Wednesday, September 1, 2004, 6:00pm
Wednesday, September 1, 2004, 6:00pm
As I approach South Station tonight on foot the 6:05pm Worcester Express is already waiting for us at Track 1. This was once a regular expectation – as in 95% of the time. But lately this particular train has pulled in late for its evening run – or not at all.
How odd that I would mention the “truth” this morning. What is Truth? Pontius Pilate of the New Testament once asked this very same question and heard a somewhat obscure and impractical response from the soon-to-be-martyred Jesus of Nazareth.
“I am the Truth,” said Jesus.
Many have claimed to be the caretakers the truth – if not its source, and such claims can become the headwaters for much consternation – even among true believers. Only a dozen years ago, for example, Galileo was formally absolved by papal decree for his perceived heresies. Galileo’s simple confirmation of a sun-centered solar system had stood against official teachings for nearly 360 years, creating an embarrassing ecclesiastical paradox in even the smallest telescopes (as well as from the surfaces of planets thus far visited). As the infallible Oracle of God, the core teachings of the Holy Apostolic Church could not possibly fall short of perfection if truly inspired by a perfect God. Or more to the point, those basing their positions of power upon such declarations of infallibility could never admit to an error. For those in power ‘truth’ is the acceptance of proscribed orthodoxy – not the pursuit of clearer understanding.

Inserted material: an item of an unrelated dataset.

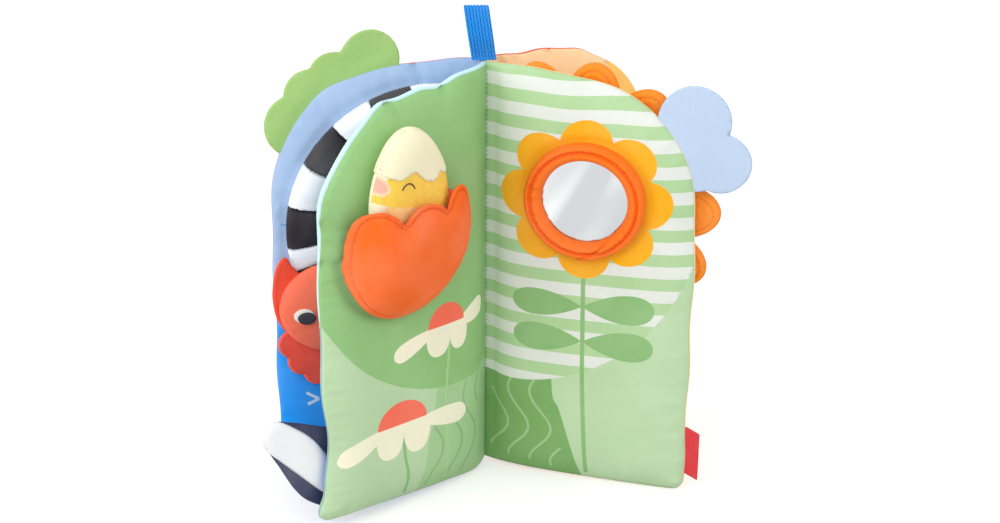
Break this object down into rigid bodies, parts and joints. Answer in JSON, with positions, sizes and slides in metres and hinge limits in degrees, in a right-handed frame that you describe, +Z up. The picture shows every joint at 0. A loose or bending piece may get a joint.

I’ll go out on limb for the moment to say that the only pure truth is what happens when nobody is around to observe. Truth claimed by an observer is more like a photograph. As soon as I observe an event it is reduced in my thoughts to a snapshot neatly cropped by preconceived notions. Later when I describe those snapshots to friends I might say, “Here, look at my vacation!” But this is hardly true. This is documentation, not a vacation, and the description is only an image I choose to keep. None of the events I judged to represent a less perfect memoir are included, and even if I did, I’d still be highly selective — missing almost the entirety of what I thought I was preserving. What was once the sense of delicate sand between my toes, the spray of the ocean on my face, the sound of kids running along the beach with seagulls flowing overhead — all of this is rendered as words or 4 x 6 inch pieces of photographic paper. And though real in their own existence, the documentation and descriptions are not the same thing as the original experience they attempt to represent.
All experience is recorded and filtered and the only thing that ever matters with respect to the truth is recognizing just how much of a mistake I might be making when equating my memory with the reality of events and places themselves. Particularly, once I form opinions and make unequivocal statements — all bets are off because now I’ve gone ahead and stuffed my memories and reactions into concrete box from which they may never escape.
Something approaching ‘truth’ only happens in the moment when the experience is mostly pure. Once I get involved with record-keeping I simply muck everything up — including certain train journals!
Heading west, we pass an eastbound train slowing on its final approach to Wellesley Square Station. Soon after our own trainnears Natick Station where we’ll bounce and lurch across uneven rails at 60+ MPH. Here the rails are nailed between ‘Irish’ made stone walls standing 22 feet tall on either side creating a channel dug so deeply below grade that the space collects standing water after every rainstorm — water that has slowly weakened the underlying structure of these tracks – whether anyone has noticed or not.
Boy did that sound authoritative!
How the hell do I know if the tracks through Natick Station are messed up by standing water? It’s just a guess, and yet by the way I wrote this it might sound like I’d read some authoritative report about this in the newspapers.
Before I drown in this line of thinking, here’s the question I’m trying to answer — is it possible to know anything absolutely for certain? This is a scary question because plainly if nothing can be known absolutely then there’s no solid footing underpinning anything.
One way to beat this idea back might be to ask simple questions with certain answers. For example, I will die someday – won’t I? But the answer here offers a false sense of certainty because the stripped-down simplicity of that question avoids everything that could really matter to me — like when and how?
I’ll try two more questions, and then give up for now…
Someone on earth heading to bed tonight will see the sun rise tomorrow morning – with so many people alive isn’t that completely true? Or how about… It will rain tomorrow somewhere on the Earth – won’t it?
But even those ‘certainties’ are not absolutely certain. A rogue asteroid – however unlikely – might strike the planet at any minute kicking up a thick dust cloud that blackens the whole sky before morning. The impact might also release so much heat that no water clouds can form. So the sun might come to a risen position, yet no one will see it through the dust.
René Descartes found a way out of this mess by asserting one irrefutable certainty. It is certain that we can doubt even if all other understanding is incomplete or subject to challenge.
And more practically — absolute certainly is not a problem in my life since I do not need perfect knowledge to act. It’s good enough to believe that the sun will rise, and somewhat reasonable to expect rainfall at some point in the days ahead. To move ahead in my regular activities I just need a sense that my certainty is good enough.